Jesus also rejected the notion that you can legitimise adultery by legally divorcing your wife so that you can legally marry your mistress – it may be legal but it is still immoral. But note that remarriage after divorce was permitted in the law, otherwise Jesus would not have been able to make this comment. I don’t think Jesus is rejecting remarriage per se. I think he is saying you can’t divorce with the intention of remarriage. And when he makes the exception – “except for some uncleaness”, I think he is saying that if your partner has been unfaithful then you are permitted to remarry.

This covers the case where a partner wants to use divorce to legitimise adultery [no you can’t] and the case where adultery has already occurred and the innocent party is permitted to remarry. But what of the case where a marriage has simply broken down? I think divorce is permitted, but not remarriage. An example is in Corinthians – if one half of a pagan couple is converted and the pagan divorces the Christian, so be it, but the person is not free to remarry until the pagan dies. And I think we should enforce this just as strictly as our anti-gay-marriage stance. I used to think that if a reasonable time passed and the divorcee met a new person not connected with the original divorce, and was not simply on the rebound, then marriage would be permitted, but I have moved away from that view.

That’s what I think, and because I think it, it must be true because I am always right, by definition. Honest, guv.

But what do we do now that we do have remarried couples from cases where there has been no adultery?

If gay civil partners came to join my church, for their membership to be meaningful I would feel they should separate, and if that us unacceptable to them they should go to a church with different doctrines. Should we equally ask remarried people to separate? Ezra made the people who had wrongly married pagans to divorce them.

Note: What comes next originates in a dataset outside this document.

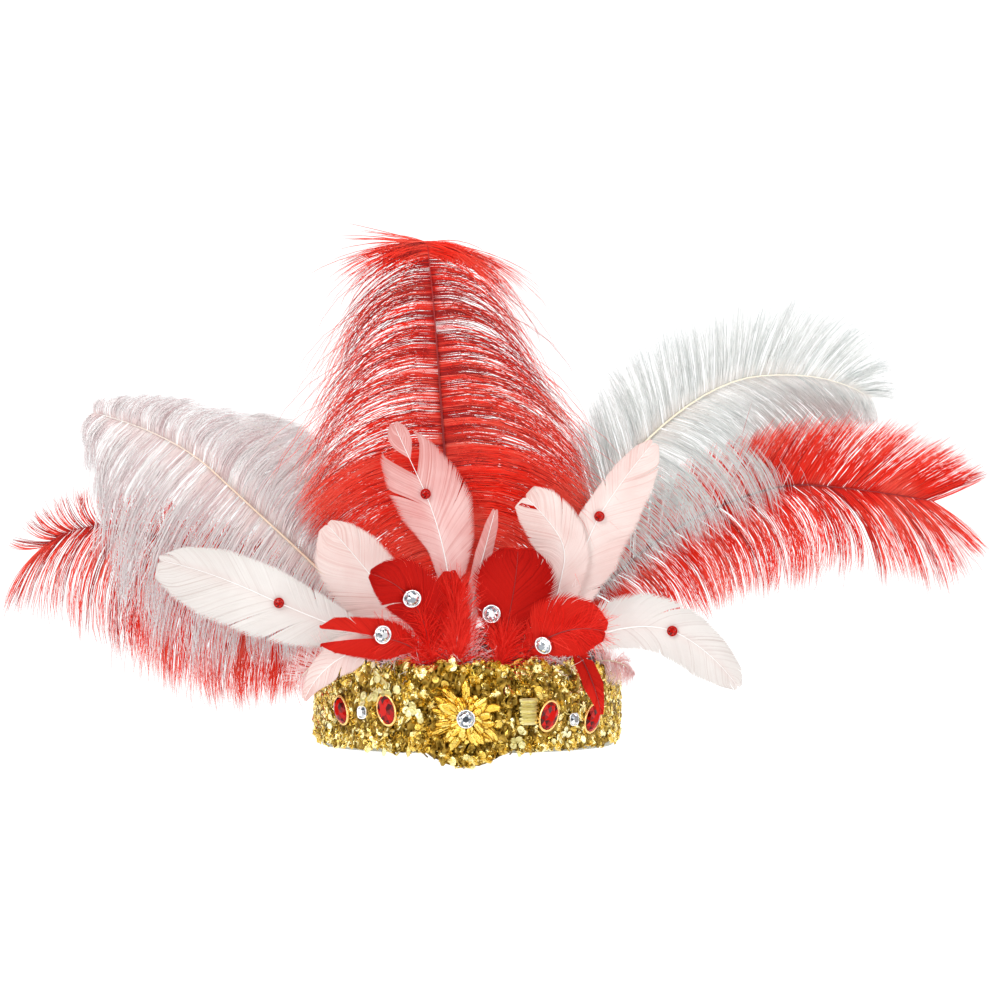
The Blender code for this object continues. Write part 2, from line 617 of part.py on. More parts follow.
def centre_flower(material):
    """A disc of ribbed petals bent round the front of the trim."""
    steps = 2 * FLOWER_PETALS
    back = TRIM_SEAT + TRIM_RELIEF + GAP
    form = bmesh.new()
    layer = form.verts.layers.deform.verify()
    bmesh.ops.create_circle(form, segments=steps, radius=1, cap_ends=True)
    loop = form.verts[:]
    levels = [loop]
    for _ in PETAL_RINGS[1:]:
        edges = [e for e in form.edges if e.verts[0] in loop and e.verts[1] in loop]
        grown = bmesh.ops.extrude_edge_only(form, edges=edges)
        loop = [item for item in grown["geom"] if isinstance(item, bmesh.types.BMVert)]
        levels.append(loop)
    for ring, verts in zip(PETAL_RINGS, levels):
        for vert in verts:
            turn = math.atan2(vert.co.y, vert.co.x)
            rib = round(turn * steps / (2 * math.pi)) % 2
            reach = FLOWER_RADIUS * ring.reach * (1 if rib else ring.notch)
            azimuth = math.degrees(math.asin(reach * math.cos(turn) / (HEAD_WIDTH / 2 + back)))
            vert.co = ring_point(azimuth, back, FLOWER_HEIGHT + reach * math.sin(turn))
            vert[layer][0] = ring.thickness * (1 if rib else FLOWER_VALLEY)
    bmesh.ops.recalc_face_normals(form, faces=form.faces[:])
    form.faces.ensure_lookup_table()
    if form.faces[0].normal.y > 0:
        bmesh.ops.reverse_faces(form, faces=form.faces[:])
    mesh = bpy.data.meshes.new("centre_flower")
    form.to_mesh(mesh)
    form.free()
    obj = add_object("centre_flower", mesh, material)
    obj.vertex_groups.new(name="thickness")
    wall = obj.modifiers.new("wall", "SOLIDIFY")
    wall.thickness = FLOWER_WALL
    wall.offset = 1
    wall.vertex_group = "thickness"
    return obj


# Feathers

def shaft_points(root, length, turns, shares):
    """Points and headings along a shaft, found by walking it in short steps."""
    path = [root.copy()]
    for step in range(SHAFT_WALK):
        at = (step + 0.5) / SHAFT_WALK
        heading = math.radians(row_value(turns, at, "heading"))
        lean = math.radians(row_value(turns, at, "lean"))
        ahead = Vector((
            math.sin(heading) * math.cos(lean),
            math.sin(lean),
            math.cos(heading) * math.cos(lean),
        ))
        path.append(path[-1] + ahead * length / SHAFT_WALK)
    found = []
    for at in shares:
        place = min(max(at, 0.0), 1.0) * SHAFT_WALK
        index = min(int(place), SHAFT_WALK - 1)
        point = path[index].lerp(path[index + 1], place - index)
        found.append((point, row_value(turns, at, "heading")))
    return found


def barb_point(start, heading_from, heading_to, length, share, bow):
    """A point along a barb that turns evenly from one heading to the other."""
    point = start.copy()
    for step in range(BARB_WALK):
        at = (step + 0.5) / BARB_WALK * share
        heading = math.radians(heading_from + (heading_to - heading_from) * at)
        point += Vector((math.sin(heading), 0, math.cos(heading))) * length * share / BARB_WALK
    point.y += bow * length * share ** 2
    return point


def feather_root(feather, seat, quill):
    """Foot of a quill: its lower corner stays a gap above the band it stands on."""
    dip = quill / 2 * math.sin(math.radians(abs(feather.turns[0].lean)))
    return ring_point(feather.azimuth, seat, BAND_HEIGHT + GAP + dip + feather.rise)


def plume_row(plume, at, point, notch):
    """Points across a plume from its left tips to its right tips."""
    half = PLUME_QUILL / 2
    bare = at < plume.barbs[0].at
    reach = {}
    for side in ("left", "right"):
        length = 0 if bare else PLUME_BARB * plume.barb * row_value(plume.barbs, at, side)
        heading_from = row_value(plume.barbs, at, side + "_from")
        heading_to = row_value(plume.barbs, at, side + "_to")
        if length < half:
            heading = row_value(plume.turns, at, "heading") + (-90 if side == "left" else 90)
            heading_from, heading_to, length = heading, heading, half
        reach[side] = [
            barb_point(point, heading_from, heading_to, length, share, plume.bow)
            for share in (MIDDLE_REACH, 1.0 if bare else notch)
        ]
    middle, tip = reach["left"]
    return [tip, middle, point, reach["right"][0], reach["right"][1]]


def plume_solid(plume, seat_offset, material):
    root = feather_root(plume, seat_offset, PLUME_QUILL)
    length = PLUME_LENGTH * plume.length
    start = plume.barbs[0].at
    upright = plume.turns[1].at
    shares = [0.0, upright, (upright + start) / 2]
    count = 2 * plume.locks
    shares += [start + (1 - start) * k / count for k in range(count + 1)]
    points = shaft_points(root, length, plume.turns, shares)
    rows, weights = [], []
    for index, (at, (point, _)) in enumerate(zip(shares, points)):
        notch = LOCK_NOTCH if index % 2 == 0 else 1.0
        rows.append(plume_row(plume, at, point, notch))
        bare = at < start
        edge = 1.0 if bare else EDGE_SHARE
        middle = 1.0 if bare else MIDDLE_SHARE
        weights.append([edge, middle, 1.0, middle, edge])
    return sheet(plume.name, root, rows, weights, PLUME_QUILL, 0, material)


def goose_point(goose, at, side, point, heading):
    """A point on a goose vane: side runs from -1 on the left edge to 1 on the right."""
    column = "left" if side < 0 else "right"
    width = GOOSE_WIDTH * goose.width
    half = width * row_value(goose.vanes, at, column)
    if at < goose.vanes[0].at:
        half = 0
    half = max(half, GOOSE_QUILL / 2)
    turn = math.radians(heading)
    across = Vector((math.cos(turn), 0, -math.sin(turn)))
    bent = goose.cup * side * side * min(1.0, half / width)
    return point + across * half * side + Vector((0, bent, 0))


def goose_solid(goose, material):
    root = feather_root(goose, GOOSE_SEAT, GOOSE_QUILL)
    start = goose.vanes[0].at
    upright = goose.turns[1].at
    shares = [0.0, upright, (upright + start) / 2]
    shares += [start + (1 - start) * k / GOOSE_ROWS for k in range(GOOSE_ROWS + 1)]
    rows, weights = [], []
    points = shaft_points(root, GOOSE_LENGTH * goose.length, goose.turns, shares)
    for at, (point, heading) in zip(shares, points):
        rows.append([goose_point(goose, at, side, point, heading) for side in (-1, -0.5, 0, 0.5, 1)])
        bare = at < start
        edge = 1.0 if bare else EDGE_SHARE
        middle = 1.0 if bare else MIDDLE_SHARE
        weights.append([edge, middle, 1.0, middle, edge])
    return sheet(goose.name, root, rows, weights, GOOSE_QUILL, 0, material)


# Seats on finished pieces

def surface_of(obj):
    bpy.context.view_layer.update()
    tree = BVHTree.FromObject(obj, bpy.context.evaluated_depsgraph_get())
    return tree, obj.matrix_world.copy()


def hit(surface, point, outward):
    """The surface under a point, seen from outside, or nothing."""
    tree, world = surface
    back = world.inverted()
    start = back @ (point + outward * SEAT_REACH)
    found = tree.ray_cast(start, back.to_3x3() @ -outward, 2 * SEAT_REACH)[0]
    return world @ found if found else None


def seat(surface, point, outward, width, height):
    """Matrix of a stone whose flat back lies a gap above the surface under it."""
    ring = SEAT_RING
    up = Vector((0, 0, 1))
    for _ in range(2):
        across = up.cross(outward).normalized()
        rise = outward.cross(across).normalized()
        around = []
        for k in range(ring):
            turn = 2 * math.pi * k / ring
            spot = point + across * math.cos(turn) * width / 2 + rise * math.sin(turn) * height / 2
            around.append(hit(surface, spot, outward))
        centre = hit(surface, point, outward) or point
        normal = Vector()
        for k in range(ring):
            first, second = around[k], around[(k + ring // 4) % ring]
            if first and second:
                normal += (first - centre).cross(second - centre)
        if normal.length > 0:
            normal.normalize()
            outward = normal if normal.dot(outward) > 0 else -normal
    across = up.cross(outward).normalized()
    rise = outward.cross(across).normalized()
    clear = 0.0
    for share in (0.0, 0.35, 0.7, 1.0):
        for k in range(ring):
            turn = 2 * math.pi * k / ring
            spot = centre + across * math.cos(turn) * share * width / 2
            spot += rise * math.sin(turn) * share * height / 2
            found = hit(surface, spot, outward)
            if found:
                clear = max(clear, (found - centre).dot(outward))
    place = centre + outward * (clear + GAP)
    return Matrix.Translation(place) @ Matrix((across, rise, outward)).transposed().to_4x4()


# Stones

def rings_object(name, rings, width, height, depth, sides, square, material, matrix):
    """Loops of a stone or setting, from its back to its table, bridged and capped."""
    form = bmesh.new()
    loops = []
    for ring in rings:
        made = bmesh.ops.create_circle(form, segments=sides, radius=1)
        for k, vert in enumerate(made["verts"]):
            turn = 2 * math.pi * (k + ring.twist) / sides
            bulge = 1 - square * math.cos(4 * turn)
            vert.co = Vector((
                math.cos(turn) * width / 2 * ring.radius * bulge,
                math.sin(turn) * height / 2 * ring.radius * bulge,
                depth * ring.level,
            ))
        loops.append(made["verts"])
    for low, high in zip(loops, loops[1:]):
        for k in range(sides):
            after = (k + 1) % sides
            form.faces.new((low[k], low[after], high[after]))
            form.faces.new((low[k], high[after], high[k]))
    form.faces.new(list(reversed(loops[0])))
    form.faces.new(loops[-1])
    bmesh.ops.recalc_face_normals(form, faces=form.faces[:])
    mesh = bpy.data.meshes.new(name)
    form.to_mesh(mesh)
    form.free()
    obj = add_object(name, mesh, material)
    obj.matrix_world = matrix
    return obj


def rimmed_stone(name, size, square, matrix, material):
    """A cut stone with a table, fused to its thin metal cup."""
    depth = size * STONE_DEPTH
    return rings_object(name, CUT_LOOPS, size, size, depth, STONE_SIDES, square, material, matrix)


def oval_stone(stone, surface, setting_material, stone_material):
    """A red oval cabochon in an open dish."""
    outward = ring_outward(stone.azimuth, TRIM_SEAT)
    point = ring_point(stone.azimuth, TRIM_SEAT, stone.height)
    rim = SETTING_WALL + GAP
    width = OVAL_WIDTH + 2 * rim
    height = OVAL_HEIGHT + 2 * rim
    matrix = seat(surface, point, outward, width, height)
    inner = 1 - 2 * SETTING_WALL / width
    floor = SETTING_WALL / SETTING_DEPTH
    dish = (Loop(1, 0, 0), Loop(1, 1, 0), Loop(inner, 1, 0), Loop(inner, floor, 0))
    rings_object(
        stone.name + "_setting", dish, width, height, SETTING_DEPTH, OVAL_SIDES, 0,
        setting_material, matrix,
    )
    lift = Matrix.Translation(Vector((0, 0, SETTING_WALL + GAP)))
    # The stone narrows by the same share of its width and height as the dish does
    shrink = inner - 2 * GAP / width
    rings_object(
        stone.name, CABOCHON_LOOPS, width * shrink, height * shrink, OVAL_DEPTH, OVAL_SIDES, 0,
        stone_material, matrix @ lift,
    )


def main():
    clear_scene()
    model = bpy.data.collections.new("carnival_feather_headdress")
    bpy.context.scene.collection.children.link(model)

    felt_backing(new_material("black_felt", (0.012, 0.012, 0.013, 1), 0.95))
    head_band(new_material("cream_cloth", (0.62, 0.63, 0.50, 1), 0.9))
    gold = new_material("gold_gimp", (0.80, 0.52, 0.10, 1), 0.35, 1.0)
    trim = gold_trim(gold)
    flower = centre_flower(gold)

    dyes = {}
    for feather in PLUMES + DOWNS + GEESE:
        if feather.dye not in dyes:
            dyes[feather.dye] = new_material("feather_%d" % len(dyes), feather.dye, 0.6)
    for plume in PLUMES:
        plume_solid(plume, PLUME_SEAT, dyes[plume.dye])
    for down in DOWNS:
        plume_solid(down, DOWN_SEAT, dyes[down.dye])
    geese = {goose.name: (goose, goose_solid(goose, dyes[goose.dye])) for goose in GEESE}

    clear_glass = new_material("clear_glass", (0.86, 0.90, 0.95, 1), 0.08)
    red_glass = new_material("red_glass", (0.60, 0.01, 0.01, 1), 0.12)
    rim_gold = new_material("rim_gold", (0.80, 0.45, 0.10, 1), 0.3, 1.0)
    surface = surface_of(trim)
    for stone in OVAL_STONES:
        oval_stone(stone, surface, rim_gold, red_glass)
    for stone in SQUARE_STONES:
        point = ring_point(stone.azimuth, TRIM_SEAT, stone.height)
        outward = ring_outward(stone.azimuth, TRIM_SEAT)
        matrix = seat(surface, point, outward, SQUARE_STONE, SQUARE_STONE)
        rimmed_stone(stone.name, SQUARE_STONE, SQUARE_BULGE, matrix, clear_glass)

    front = Vector((0, -1, 0))
    petals = surface_of(flower)
    middle = ring_point(0, TRIM_SEAT, FLOWER_HEIGHT)
    matrix = seat(petals, middle, front, CENTRE_STONE, CENTRE_STONE)
    rimmed_stone("centre_stone", CENTRE_STONE, 0, matrix, clear_glass)

    for stone in FEATHER_STONES:
        goose, obj = geese[stone.feather]
        root = feather_root(goose, GOOSE_SEAT, GOOSE_QUILL)
        length = GOOSE_LENGTH * goose.length
        point, heading = shaft_points(root, length, goose.turns, [stone.at])[0]
        point = goose_point(goose, stone.at, stone.side, point, heading)
        matrix = seat(surface_of(obj), point, front, stone.size, stone.size)
        rimmed_stone(stone.name, stone.size, 0, matrix, clear_glass if stone.clear else red_glass)


main()
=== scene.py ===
import math

import bmesh
import bpy
import numpy as np
from mathutils import Matrix, Vector


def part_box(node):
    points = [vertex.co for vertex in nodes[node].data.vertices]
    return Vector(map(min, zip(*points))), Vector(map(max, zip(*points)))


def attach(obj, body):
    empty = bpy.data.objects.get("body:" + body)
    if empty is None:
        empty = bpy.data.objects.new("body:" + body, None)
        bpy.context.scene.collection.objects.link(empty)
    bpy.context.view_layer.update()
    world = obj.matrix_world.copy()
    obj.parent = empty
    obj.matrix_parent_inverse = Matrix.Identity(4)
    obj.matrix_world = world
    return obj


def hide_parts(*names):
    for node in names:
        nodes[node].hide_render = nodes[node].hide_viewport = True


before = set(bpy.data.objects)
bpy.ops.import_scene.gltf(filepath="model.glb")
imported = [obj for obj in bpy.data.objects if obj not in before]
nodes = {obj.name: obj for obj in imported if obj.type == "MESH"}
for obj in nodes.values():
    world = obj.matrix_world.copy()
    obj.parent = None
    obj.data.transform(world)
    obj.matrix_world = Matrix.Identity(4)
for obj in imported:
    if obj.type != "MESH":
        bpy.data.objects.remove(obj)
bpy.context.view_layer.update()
mm = 0.001
print("frame loaded:", len(nodes), "nodes")


# camera, light and floor
shot = {
    "place": (0.0193, -2.4, 0.1419), "lens": 147.5, "sensor": 36,
    "aim": (0.02, -0.05, 0.12), "floor": -450, "floorRadius": 2200, "floorShade": 0.93, "floorGlow": 0.3,
    "worldLight": 0.84, "worldSeen": 1.15,
    "glintScale": 2.4, "glintEdges": (0.42, 0.60), "glintRange": (0.08, 2.3),  # bright and dark parts of the room
    "lamps": [  # name, place, size, watts
        ("keyLamp", (-1.3, -1.9, 1.7), 0.7, 20),
        ("fillLamp", (1.7, -1.6, 0.7), 1.2, 6),
        ("topLamp", (0.1, 0.4, 2.0), 1.0, 8),
        ("backLamp", (0.6, 1.9, 1.1), 1.4, 6),
    ],
}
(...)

On the other hand, David was permitted to continue with Bathsheba, even though his marriage to her was effectively adulterous, and she was blessed by God with inclusion in the genealogy of Christ. I read somewhere that as soon as you consummate your marriage to a previously divorced person, the act breaks the bond with the former partner and forms a new bond with the new partner. I don’t like that approach, though I can see where it is coming from.

It seems to me that the question is all about ‘One flesh’. One flesh is not simply about penetration, though that is essential, or about the exchange of ‘seed’, though that is essential, or about having a baby, though that is the fullest expression of it. ‘One flesh’ is about the unity of the two halves – the reunion of Adam and his rib. It is also about Christ and the church. These illustrations for me exclude homosexual relationships. [if I go to the hardware store and there is a box of electric plugs and a box of electric sockets, I can choose what I want from the boxes but I only get a flow of electricity if I put the plugs into the sockets and they are connected to the mains and to the lamp/machinery – that is the only way they fulfil their designed functions - if i put plugs together or sockets together nothing happens even if they are wired up - it's not what they were made for.]

Lifelong heterosexual monogamy is the fulfilment of ‘one flesh’ Anything else damages ‘one flesh’. Which is why Paul will not take the members of Christ and become one flesh with a prostitute. Pre marital sex, extra marital sex, polygamous sex, serial monogamous sex, all mess up the ‘one flesh’.

But Christ is pragmatic. Not that he compromises, but that he understands sin, and is not thwarted by it. In Christ there is healing. In Christ, the wounds to the flesh are restored.

Abraham the friend of God, had Sarah, Hagar and Keturah. Israel, the prince with God, had four wives. David, the man after God’s own heart, had six wives. Rahab the prostitute and adulterous Bathsheba are ancestors of Christ. So is Tamar, through her entrapment of her father in law.

So this is my verdict.

Heterosexual relationships, even broken and sinful ones such as remarriage after a non-qualifying divorce, can be redeemed, can be blessed, and can somehow reflect a healed and restored ‘one flesh’, whereas homosexual ones cannot because they are do not meet the intention of 'one flesh'. Find me one place in scripture where a sexual same-sex relationship is blessed in any way, and I will review this verdict.

And so I do not find any hypocrisy or inconsistency in remarrying [some] divorcees but not homosexuals, or in pragmatically accepting imperfect heterosexual marriages but not gay ones.

But let us apply these theoretical theological viewpoints at all times with love, compassion, and empathy. We should not dilute the truth, neither should we beat people with it.